Newsday | May 17, 2005
BY JAMES T. MADORE

Union employees at Reuters are stepping up their campaign against the wire service's outsourcing of U.S. jobs, most recently transferring the editing and caption writing of photos to its Singapore office and some Internet work to Toronto.

Members of the Newspaper Guild-Communications Workers of America have distributed leaflets outside Reuters' office in Times Square. Critical ads also have been placed in Investor's Business Daily and the Columbia Journalism Review, and more are planned for the Web.

To support their position that outsourcing undermines the quality of Reuters' journalism, union activists point to a string of high-profile errors, most originating from a small newsroom set up last year in Bangalore, India. The errors include misidentification of the Polish city of Krakow as being in Portugal and saying Army Reservist Lynndie England, who was involved in the prisoner abuse scandal in Iraq, was commander of her unit rather than a private.

Reuters executives acknowledged that some mistakes had occurred but said the "error rate" from Bangalore didn't exceed company guidelines. They also said the wire service's "migration" of jobs to Asia and Canada from here and Britain is about more than cost-savings and involves boosting the number of stories and graphic images available to newspapers, Web sites and other customers.

Union official and editor John Phillips, who handed out leaflets Friday, said news consumers should be concerned about Reuters' offshore initiative because "it affects the quality of your news. ... You have to cover the news from where the news is happening, not from thousands of miles away."

No guild member has received a pink slip because of outsourcing, but six to eight are "at risk" - primarily in the Washington office - because of last month's opening of the global photo-editing desk in Singapore, according to Bill O'Meara, secretary-treasurer of the union's New York local. It represents about 450 Reuters employees and has been in protracted contract negotiations for more than two years.

A Reuters spokeswoman said outsourcing would not reduce its pool of journalists, which totals 2,300 worldwide, but that some of the 100 affected workers may leave because they don't like their new assignments.

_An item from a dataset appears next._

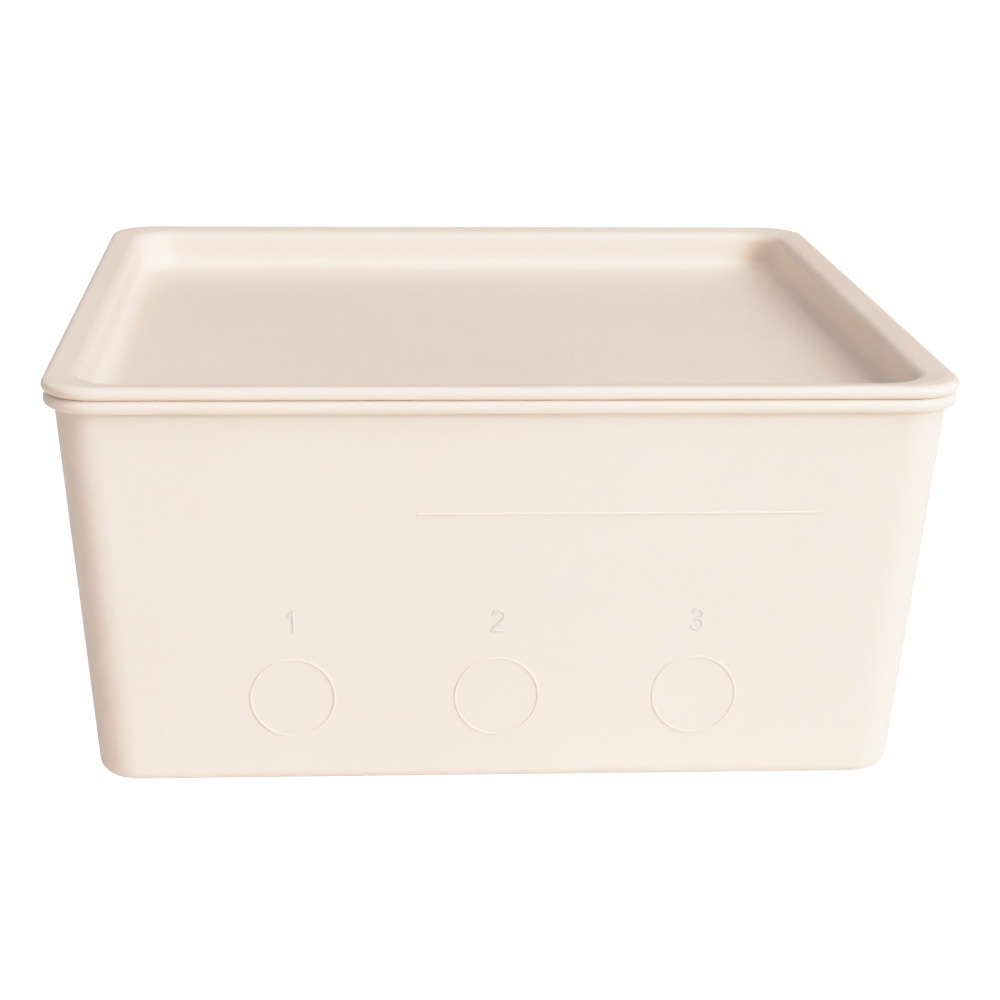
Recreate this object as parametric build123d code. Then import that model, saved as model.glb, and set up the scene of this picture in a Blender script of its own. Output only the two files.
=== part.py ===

"The actual number of job losses have been minimal" in New York City, said global managing editor David Schlesinger. "We are just trying to make better use of the resources we have and to add even more content."

Schlesinger also said he was offended by the guild's suggestion - which the union has denied - that American journalists are superior to their foreign counterparts. The wire service remains committed to "on-the-ground reporting, but some stories can be done very well by telephone or by reading something on the Internet," he said from India.

The experiment begun last year to have earnings reports and other news from small U.S. companies handled by the Bangalore office has been expanded to 30 journalists from six. Separately, graphics for Latin America, once produced in Miami, have been farmed out to a regional vendor.

These moves are part of a cost-cutting plan aimed at making London-based Reuters more competitive with rivals such as Bloomberg and Dow Jones. Hundreds of information-technology jobs have been moved overseas, to Thailand and India, including at least 40 from Reuters' offices in Hauppauge and Lake Success, where as recently as a year ago at least 450 people worked.

Reuters is believed to be the first big media company to embrace outsourcing, but it probably won't be the last, according to experts. Linda Foley, president of the 35,000-member Newspaper Guild, said, "If a sterling news organization like Reuters can do this, can others be far behind?"